> GIVEN INSTRUCTION: Pull out every line below containing the word "before".

-=-=-=-=-

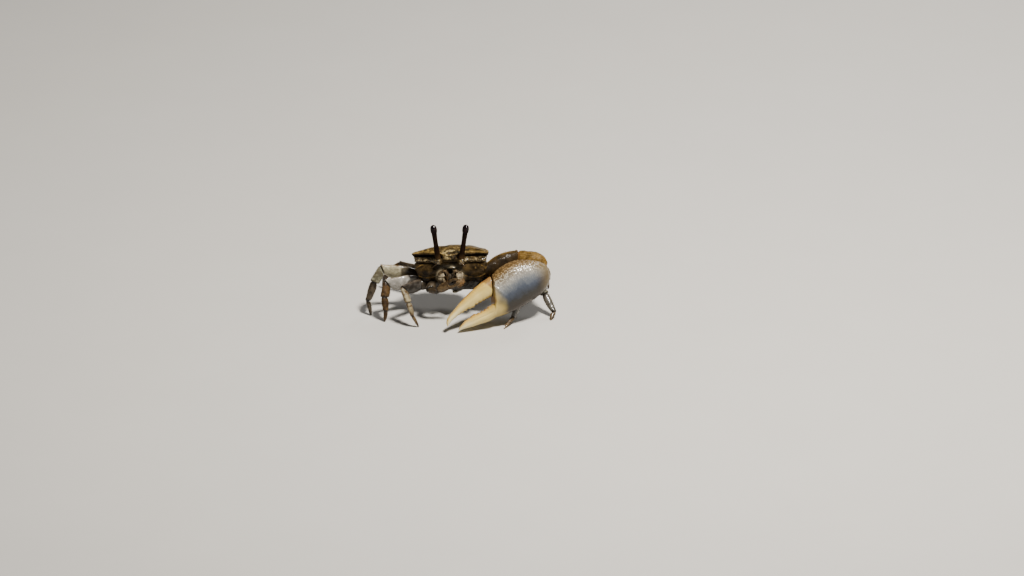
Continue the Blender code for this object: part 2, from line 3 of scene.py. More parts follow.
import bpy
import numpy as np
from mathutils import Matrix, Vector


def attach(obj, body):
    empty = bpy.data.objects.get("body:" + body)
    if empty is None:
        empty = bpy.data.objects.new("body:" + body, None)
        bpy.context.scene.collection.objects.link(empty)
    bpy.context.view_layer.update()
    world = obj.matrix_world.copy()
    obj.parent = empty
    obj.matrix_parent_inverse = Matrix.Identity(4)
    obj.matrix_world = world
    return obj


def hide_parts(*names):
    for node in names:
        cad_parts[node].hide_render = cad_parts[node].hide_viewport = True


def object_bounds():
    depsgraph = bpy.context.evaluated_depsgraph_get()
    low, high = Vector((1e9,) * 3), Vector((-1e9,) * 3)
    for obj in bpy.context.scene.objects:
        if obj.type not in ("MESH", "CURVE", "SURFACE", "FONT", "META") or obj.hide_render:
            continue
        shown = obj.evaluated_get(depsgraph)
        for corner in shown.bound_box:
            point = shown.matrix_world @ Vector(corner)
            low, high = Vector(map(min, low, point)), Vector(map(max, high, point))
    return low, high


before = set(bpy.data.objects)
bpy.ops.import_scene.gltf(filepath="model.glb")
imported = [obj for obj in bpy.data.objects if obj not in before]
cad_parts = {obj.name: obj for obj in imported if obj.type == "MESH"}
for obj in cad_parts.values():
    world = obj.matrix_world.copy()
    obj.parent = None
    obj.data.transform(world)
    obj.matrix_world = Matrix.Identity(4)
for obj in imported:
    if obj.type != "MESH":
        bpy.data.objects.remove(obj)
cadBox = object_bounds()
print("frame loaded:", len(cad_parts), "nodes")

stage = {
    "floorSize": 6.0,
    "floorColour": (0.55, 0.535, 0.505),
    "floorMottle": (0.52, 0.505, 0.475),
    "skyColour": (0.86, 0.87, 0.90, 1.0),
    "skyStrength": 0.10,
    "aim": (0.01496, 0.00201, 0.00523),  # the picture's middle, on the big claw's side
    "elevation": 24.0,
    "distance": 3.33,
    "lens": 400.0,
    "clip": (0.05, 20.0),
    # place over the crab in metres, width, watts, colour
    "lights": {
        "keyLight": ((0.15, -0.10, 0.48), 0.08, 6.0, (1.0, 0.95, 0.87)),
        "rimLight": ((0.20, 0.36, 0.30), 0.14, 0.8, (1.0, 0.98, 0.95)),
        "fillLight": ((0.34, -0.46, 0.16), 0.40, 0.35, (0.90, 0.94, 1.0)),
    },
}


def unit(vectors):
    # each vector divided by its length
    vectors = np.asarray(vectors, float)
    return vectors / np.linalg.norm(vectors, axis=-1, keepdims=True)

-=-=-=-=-

> ANSWER FOR THIS EXERCISE:
before = set(bpy.data.objects)
imported = [obj for obj in bpy.data.objects if obj not in before]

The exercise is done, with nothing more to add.